Une prochaine campagne au climat chaud et incertain

Les récoltes de céréales qui débutent dans l'hémisphère nord marquent la fin d’une campagne 2021-2022 qui a vu s’envoler les cours des matières premières agricoles vers des niveaux de prix inégalés. Les perspectives de prix restent élevées pour la prochaine campagne, mais le contexte géopolitique est incertain et l’annonce d’un “triple El Niña” n’est pas de nature à rassurer.

[Edito] Plus de 55 €/t séparent les prix du blé actuels des précédents niveaux record de 2012-2013 : la campagne 2021-2022 aura été historique, marquée entre autres par la pandémie de covid et la guerre en Ukraine. Si cette guerre a exacerbé les tensions et la volatilité, rappelons que les marchés des grains étaient déjà tendus avant le début de ce conflit. Pour expliquer ces niveaux inédits de prix, les experts pointent notamment la présence renforcée des fonds financiers sur les marchés à terme agricoles depuis le début de la pandémie. Les spéculateurs ont parié sur une évolution haussière des cours, venant amplifier les niveaux de prix, aussi bien à la hausse qu’à la baisse lors des prises de bénéfices. 

Ces acteurs pèseront-ils sur la prochaine campagne ? Celle-ci va s’ouvrir dans un fort climat d’incertitudes, entre l’issue du conflit russo-ukrainien et les craintes d’une récession mondiale. Pour les analystes, le prix des grains devrait cependant rester sur des niveaux élevés, malgré les inflexions observées dernièrement. 

La Niña ne veut pas s’arrêter

Hormis le climat géopolitique, c’est le climat, tout court, et plus précisément le changement climatique, avec son intensification des conditions météorologiques extrêmes, qui risque aussi de faire chauffer les prix. En France, cette année en est l’illustration totale : sécheresse, gel, canicule et grêle ont tour à tour durement frappé les productions agricoles. 
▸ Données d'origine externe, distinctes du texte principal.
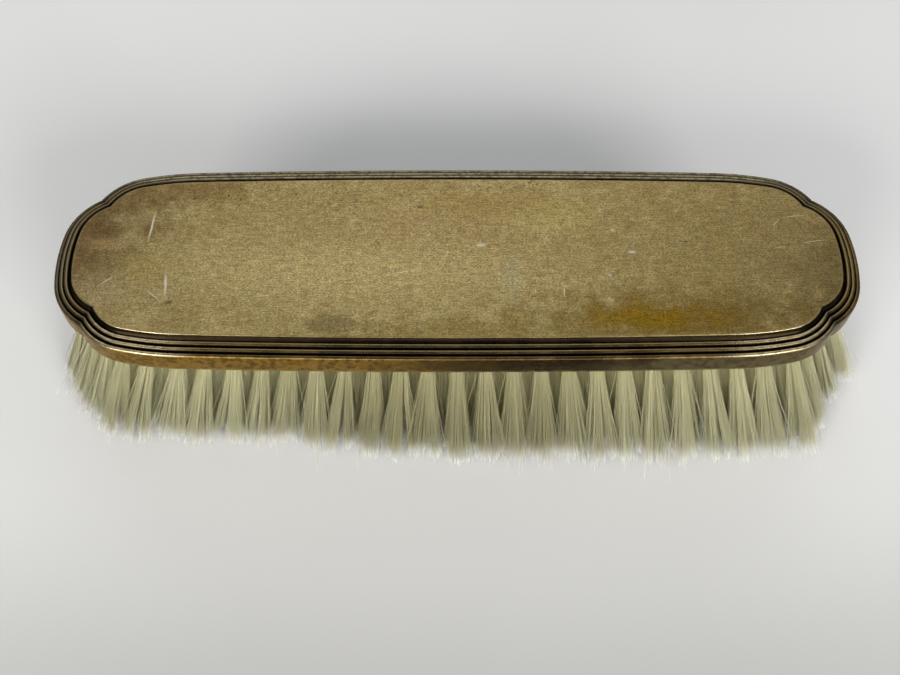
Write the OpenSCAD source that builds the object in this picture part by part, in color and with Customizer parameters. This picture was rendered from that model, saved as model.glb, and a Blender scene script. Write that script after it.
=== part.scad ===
// Vanity hairbrush: stamped metal back with a reeded border, bored bristle board
// and nine rows of hand drawn bristle tufts. It stands on its bristle tips, back up.
// X runs along the brush, Z is up, and the origin is on the ground under its centre.

/* [Back] */
// Height of the flat back above the surface that the bristles stand on
brush_h = 40; // [36:0.5:46]
// Half length of the flat field, from the centre to the end of the lobe
end_half = 74.8; // [72:0.1:78]
// Half width of the flat field at the middle of the brush
side_half = 18.5; // [18:0.1:20]
// Thickness of the stamped sheet
sheet_t = 0.6; // [0.5:0.05:0.7]
// Overall depth of the metal back, from the field to the rolled lip
shell_depth = 7; // [6.5:0.1:8]

/* [Outline] */
// Radius of the long sides
side_r = 2000; // [1800:50:2200]
// Radius where a side starts to draw in towards the shoulder
quarter_r = 60; // [50:1:70]
// Radius of the shoulder and of the lobe, on each side of the notch
corner_r = 8.6; // [8.2:0.1:9]
// Radius of the end of the brush
end_r = 32; // [30:1:34]

/* [Reeded border] */
// Radius of each round reed
reed_r = 0.5; // [0.4:0.05:0.52]
// Distance between neighbouring reeds
reed_pitch = 1.05; // [1.05:0.05:1.15]
// Distance from the field edge to the first reed
reed_first = 1.3; // [1.2:0.05:1.4]
// Drop from the field to the centre of the first reed
reed_sink = 1.2; // [1.1:0.05:1.25]
// Drop from one reed to the next
reed_step = 0.5; // [0.4:0.05:0.5]

/* [Bristles] */
// Distance between the tufts of one row, at the board
tuft_pitch = 5.33; // [5.3:0.01:5.8]
// Distance between neighbouring rows, at the board
row_pitch = 4.6; // [4.5:0.05:4.7]
// Diameter of a tuft where it leaves the board
tuft_root_d = 2.8; // [2.4:0.1:3]
// Diameter of a tuft at its tip
tuft_tip_d = 5.2; // [4.4:0.1:5.3]
// Outward spread of the tips along the brush, per millimetre from the centre
fan_x = 0.155; // [0.14:0.005:0.2]
// Outward spread of the tips across the brush, per millimetre from the centre
fan_y = 0.25; // [0.2:0.01:0.28]

/* [Hidden] */
// Angles turned by the outline, measured from the long side and from the end
side_turn = 1.5;
quarter_turn = 12;
end_turn = 9.4;
ROWS = 9;
REEDS = 3;
ARC_FN = 96;
SIDE_STEPS = 3;
QUARTER_STEPS = 4;
SHOULDER_STEPS = 8;
LOBE_STEPS = 10;
END_STEPS = 3;
REED_STEPS = 5;

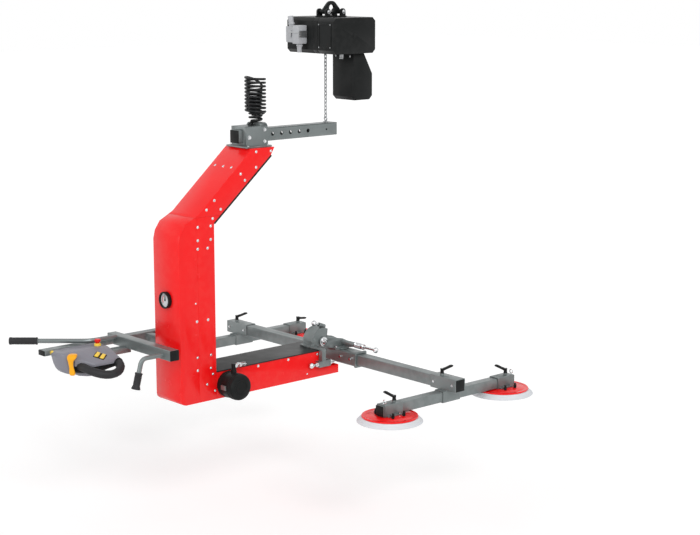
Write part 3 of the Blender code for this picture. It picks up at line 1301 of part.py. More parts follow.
def make_cross_unit(side, sign):
    """One cross slider on the traverse with its cross tube and wing lever."""
    x = sign * CROSS_SPREAD
    size = TRAVERSE_SIZE + 2 * SLIDE
    half = SLIDER_LENGTH / 2
    slider = square_tube("cross_slider_" + side, "X", (TRAVERSE_Y, TRAVERSE_Z), size + 2 * SLEEVE_WALL, SLEEVE_WALL,
                         x - half, x + half, zinc())
    lower = CROSS_SIZE + 2 * SLIDE
    reach = LOWER_SLEEVE_LENGTH / 2
    join(slider, square_tube("lower_sleeve", "Y", (x, CROSS_Z), lower + 2 * SLEEVE_WALL, SLEEVE_WALL,
                             TRAVERSE_Y - reach, TRAVERSE_Y + reach))
    top = TRAVERSE_Z + size / 2 + SLEEVE_WALL
    lever_x = x - 0.030
    join(slider, rod("stud", (lever_x, TRAVERSE_Y, top - 0.001), (lever_x, TRAVERSE_Y, top + STUD_HEIGHT), STUD_RADIUS * 2,
                     None, 12))
    length = CROSS_LENGTH / 2
    tube = square_tube("cross_tube_" + side, "Y", (x, CROSS_Z), CROSS_SIZE, TUBE_WALL, TRAVERSE_Y - length,
                       TRAVERSE_Y + length, zinc())
    pivot("cross_" + side + "_axis", (x, TRAVERSE_Y, TRAVERSE_Z), slider, tube)
    base = top + STUD_HEIGHT + TOUCH
    wing_lever("traverse_lever_" + side, lever_x, TRAVERSE_Y, base, (0, 1), "traverse_lever_" + side + "_axis")


def make_pad(place, x_sign, y_sign):
    """A suction pad: carrier on the cross tube, red disc, sealing lip and wing lever."""
    x = x_sign * CROSS_SPREAD
    y = TRAVERSE_Y + y_sign * PAD_SPREAD
    disc_low = level(LIP_HEIGHT + TOUCH)
    disc_high = disc_low + DISC_THICKNESS
    foot = LIP_RADIUS - LIP_FOOT
    profile = [(LIP_TOP_RADIUS, LIP_HEIGHT), (LIP_RADIUS, LIP_EDGE), (LIP_RADIUS, 0), (foot, 0),
               (LIP_TOP_RADIUS - LIP_SEAT, LIP_HEIGHT - 0.004), (LIP_TOP_RADIUS - LIP_SEAT, LIP_HEIGHT)]
    lip = turned("pad_lip_" + place, profile, (x, y, level(0)), (0, 0, 1), white_rubber(), 32)
    disc = rod("pad_disc_" + place, (x, y, disc_low), (x, y, disc_high), DISC_RADIUS, red_paint(), 32)
    size = CROSS_SIZE + 2 * SLIDE
    half = CARRIER_LENGTH / 2
    carrier = square_tube("pad_carrier_" + place, "Y", (x, CROSS_Z), size + 2 * SLEEVE_WALL, SLEEVE_WALL,
                          y - half, y + half, zinc())
    foot_half = CARRIER_FOOT_LENGTH / 2
    foot_top = CROSS_Z - size / 2 - 0.0003
    wide = CARRIER_FOOT_WIDTH / 2
    inner = size / 2 + SLEEVE_WALL - 0.001
    for low, high in ((-wide, -inner), (inner, wide)):
        join(carrier, block("foot", (x + low, y - foot_half, disc_high + TOUCH),
                            (x + high, y + foot_half, foot_top + 0.004)))
    top = CROSS_Z + size / 2 + SLEEVE_WALL
    lever_y = y + 0.022
    join(carrier, rod("stud", (x, lever_y, top - 0.001), (x, lever_y, top + STUD_HEIGHT), STUD_RADIUS * 2, None, 12))
    pivot("pad_" + place + "_axis", (x, y, CROSS_Z), carrier, disc, lip)
    base = top + STUD_HEIGHT + TOUCH
    wing_lever("pad_lever_" + place, x, lever_y, base, (-x_sign, 0), "pad_lever_" + place + "_axis")


PADS = (("front_right", 1, -1), ("back_right", 1, 1), ("front_left", -1, -1), ("back_left", -1, 1))


def main():
    clear_scene()
    make_hoist()
    make_hoist_motor()
    make_chain_wheel()
    make_suspension()
    make_connector_box()
    make_chain_container()
    make_chain()
    make_load_tube()
    make_head()
    make_spiral_cable()
    make_body()
    make_beam()
    make_pump()
    make_gauge()
    make_filter()
    make_handle_frame()
    make_grips()
    make_control_unit()
    make_d_handle()
    make_lever()
    make_buttons()
    make_beam_end_bracket()
    make_tilt_head()
    make_plungers()
    make_hub()
    for side, sign in (("left", -1), ("right", 1)):
        make_cross_unit(side, sign)
    for place, x_sign, y_sign in PADS:
        make_pad(place, x_sign, y_sign)


main()
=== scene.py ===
# %% [markdown]
# # The looks of a vacuum lifter
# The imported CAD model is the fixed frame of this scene. It already has every part at its real size and place.
# This script only adds looks: round edges, screws, ribs, a coiled cable, paint, zinc and rubber.
# Each cell does one job, so that a reader who is learning Blender can run them one by one.

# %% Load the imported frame
import json
import math

import bmesh
import bpy
from mathutils import Matrix, Vector


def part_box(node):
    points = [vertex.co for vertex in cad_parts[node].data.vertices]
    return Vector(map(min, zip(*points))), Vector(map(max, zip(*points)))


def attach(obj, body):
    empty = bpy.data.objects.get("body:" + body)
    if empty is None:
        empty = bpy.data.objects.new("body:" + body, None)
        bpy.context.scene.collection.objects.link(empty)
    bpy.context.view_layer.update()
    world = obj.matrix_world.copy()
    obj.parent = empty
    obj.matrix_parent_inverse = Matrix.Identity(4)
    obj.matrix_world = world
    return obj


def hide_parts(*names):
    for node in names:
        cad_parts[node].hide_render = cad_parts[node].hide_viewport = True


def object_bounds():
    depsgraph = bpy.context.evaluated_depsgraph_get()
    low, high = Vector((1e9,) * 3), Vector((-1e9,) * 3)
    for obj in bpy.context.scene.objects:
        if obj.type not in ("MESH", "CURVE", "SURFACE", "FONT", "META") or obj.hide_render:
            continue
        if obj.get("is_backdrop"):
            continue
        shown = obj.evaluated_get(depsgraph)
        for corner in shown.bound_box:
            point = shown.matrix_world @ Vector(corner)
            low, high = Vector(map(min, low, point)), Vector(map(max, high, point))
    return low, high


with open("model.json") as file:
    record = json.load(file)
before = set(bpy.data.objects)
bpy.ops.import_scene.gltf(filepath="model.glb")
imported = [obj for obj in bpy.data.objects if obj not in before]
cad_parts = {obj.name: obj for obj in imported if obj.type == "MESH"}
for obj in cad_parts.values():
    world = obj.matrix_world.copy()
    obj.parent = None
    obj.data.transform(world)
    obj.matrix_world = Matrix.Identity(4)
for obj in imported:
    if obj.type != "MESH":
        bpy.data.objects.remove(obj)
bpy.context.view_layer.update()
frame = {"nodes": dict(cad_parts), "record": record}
body_of = {}
for body_name, members in frame["record"]["behaviour"]["bodies"].items():
    for member in members:
        body_of[member] = body_name
slot_of = {part["node"]: part["material_slot"] for part in frame["record"]["subparts"]}

# %% [markdown]
# ## The camera
# The photograph looks down a little on the lifter from its right front corner. Its place was
# worked out from points on the pads, the beam and the column.

# %% Camera
CAMERA_PLACE = Vector((4.905, -4.300, 0.188))
CAMERA_TURN = math.radians(48.1)
CAMERA_DROP = math.radians(10.7)
CAMERA_LENS = 83.8

camera_data = bpy.data.cameras.new("camera")
camera_data.lens = CAMERA_LENS
camera_data.sensor_width = 36
camera = bpy.data.objects.new("camera", camera_data)
bpy.context.scene.collection.objects.link(camera)
level = math.cos(CAMERA_DROP)
look = Vector((-math.sin(CAMERA_TURN) * level, math.cos(CAMERA_TURN) * level, -math.sin(CAMERA_DROP)))
camera.location = CAMERA_PLACE
camera.rotation_euler = look.to_track_quat("-Z", "Y").to_euler()
bpy.context.scene.camera = camera

# %% [markdown]
# ## Effects that several finishes share
# Real surfaces are never one flat colour. Four small shader groups give them life.
# Fine grain gives a height for a Bump node. Worn edges mix in a paler colour where the mesh turns sharply.
# Handling marks vary the roughness. Cloudy tone mixes two colours in soft patches, as zinc plating does.
# A group puts out colours, values and heights only, and the shader itself stays in each material.


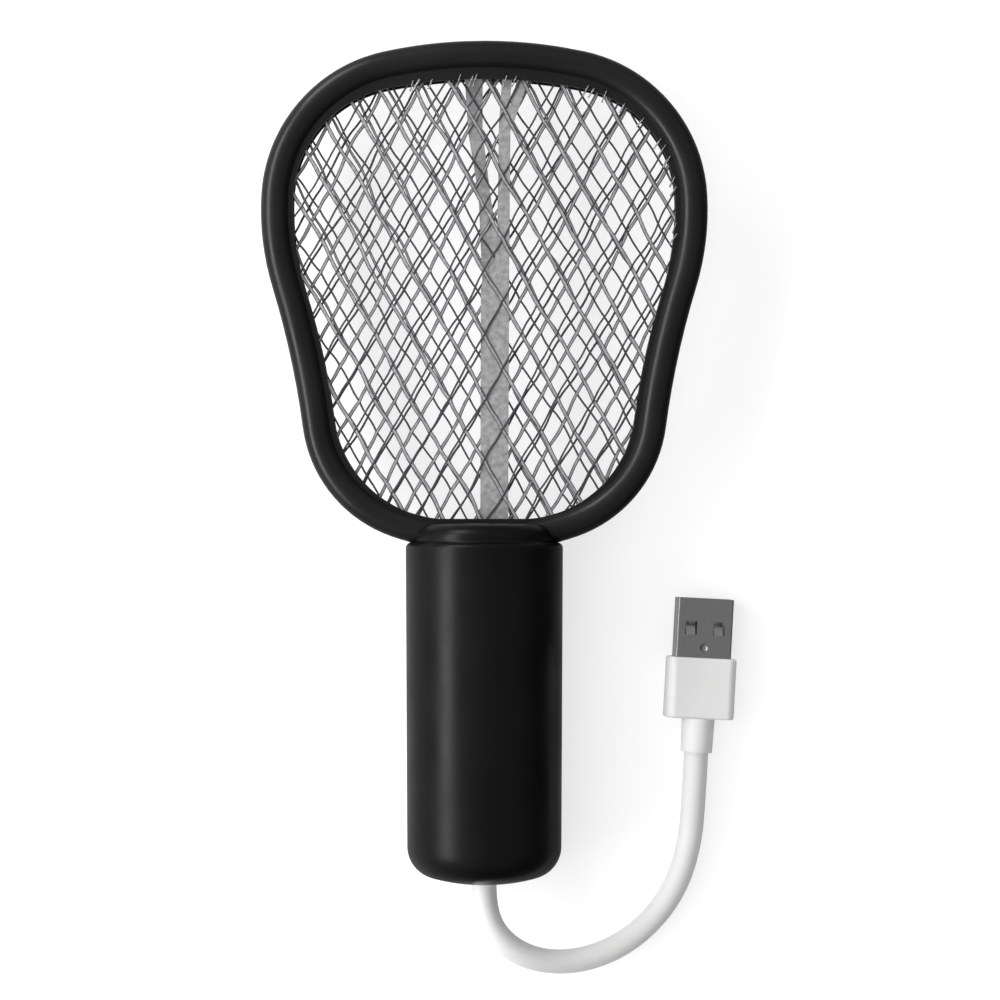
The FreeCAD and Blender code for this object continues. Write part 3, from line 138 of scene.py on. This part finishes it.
class Shader:
    """A material's node tree, with short calls for the nodes that it uses."""

    def __init__(self, name):
        self.material = bpy.data.materials.new(name)
        self.material.use_nodes = True
        self.nodes = self.material.node_tree.nodes
        self.links = self.material.node_tree.links
        self.surface = self.nodes["Principled BSDF"]
        self.place = self.nodes.new("ShaderNodeTexCoord").outputs["Object"]

    def put(self, **values):
        """Sets sockets of the surface shader, with underscores for the spaces in their names."""
        for name, value in values.items():
            self.surface.inputs[name.replace("_", " ")].default_value = value
        return self

    def noise(self, scale, detail=4.0, stretch=(1, 1, 1)):
        """A fine cloudy pattern, squeezed along an axis by its number in stretch."""
        mapping = self.nodes.new("ShaderNodeMapping")
        mapping.inputs["Scale"].default_value = stretch
        self.links.new(self.place, mapping.inputs["Vector"])
        texture = self.nodes.new("ShaderNodeTexNoise")
        texture.inputs["Scale"].default_value = scale
        texture.inputs["Detail"].default_value = detail
        self.links.new(mapping.outputs["Vector"], texture.inputs["Vector"])
        return texture.outputs["Fac"]

    def spread(self, fac, low, high, start=0.35, end=0.65):
        """Maps a pattern onto values, or onto colours, between low and high."""
        ramp = self.nodes.new("ShaderNodeValToRGB")
        for stop, place, colour in zip(ramp.color_ramp.elements, (start, end), (low, high)):
            stop.position = place
            stop.color = (*colour, 1.0) if isinstance(colour, tuple) else (colour,) * 3 + (1.0,)
        self.links.new(fac, ramp.inputs["Fac"])
        return ramp.outputs["Color"]

    def feed(self, name, source):
        """Drives a socket of the surface shader from source."""
        self.links.new(source, self.surface.inputs[name])
        return self

    def bump(self, fac, strength, distance):
        """Raises the surface by distance, in metres, where the pattern is bright."""
        node = self.nodes.new("ShaderNodeBump")
        node.inputs["Strength"].default_value = strength
        node.inputs["Distance"].default_value = distance
        self.links.new(fac, node.inputs["Height"])
        self.links.new(node.outputs["Normal"], self.surface.inputs["Normal"])
        return self


def plastic(name, dark, light, roughness, grain=2600.0, depth=0.00002, specular=0.4, marks=28.0):
    """Moulded plastic: a fine spark-eroded grain, faint flow marks in colour and gloss."""
    shader = Shader(name).put(Specular_IOR_Level=specular)
    shader.feed("Base Color", shader.spread(shader.noise(marks), dark, light))
    shader.feed("Roughness", shader.spread(shader.noise(60.0), roughness - 0.04, roughness + 0.05))
    return shader.bump(shader.noise(grain, 2.0), 0.35, depth).material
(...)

Le reste de la planète a aussi connu des phénomènes exceptionnels, entre records de chaleur, inondations, ouragans et sécheresses. Autant d’épisodes marqués par le phénomène climatique La Niña, qui influence directement la météo d'une partie du monde et qui a débuté en septembre 2020. Or, l’Organisation météorologique mondiale (OMM) a publié le 10 juin une nouvelle peu réjouissante : La Niña pourrait perdurer pour une troisième année consécutive. 

« Le changement climatique amplifie les effets des phénomènes naturels tels que La Niña et influe de plus en plus sur nos conditions météorologiques, ce qui se traduit notamment par une chaleur et une sécheresse plus intenses ainsi que par des précipitations et des inondations records », a déclaré le Secrétaire général de l’OMM. 

A noter que le phénomène La Niña correspond au refroidissement des eaux de surface dans l’océan Pacifique équatorial. On ne peut que redouter le retour de son “frère” El Niño dans les années à venir, qui se traduit par une hausse des températures et pourrait encore aggraver le réchauffement climatique, rendant le climat des futures campagnes toujours plus incertaines.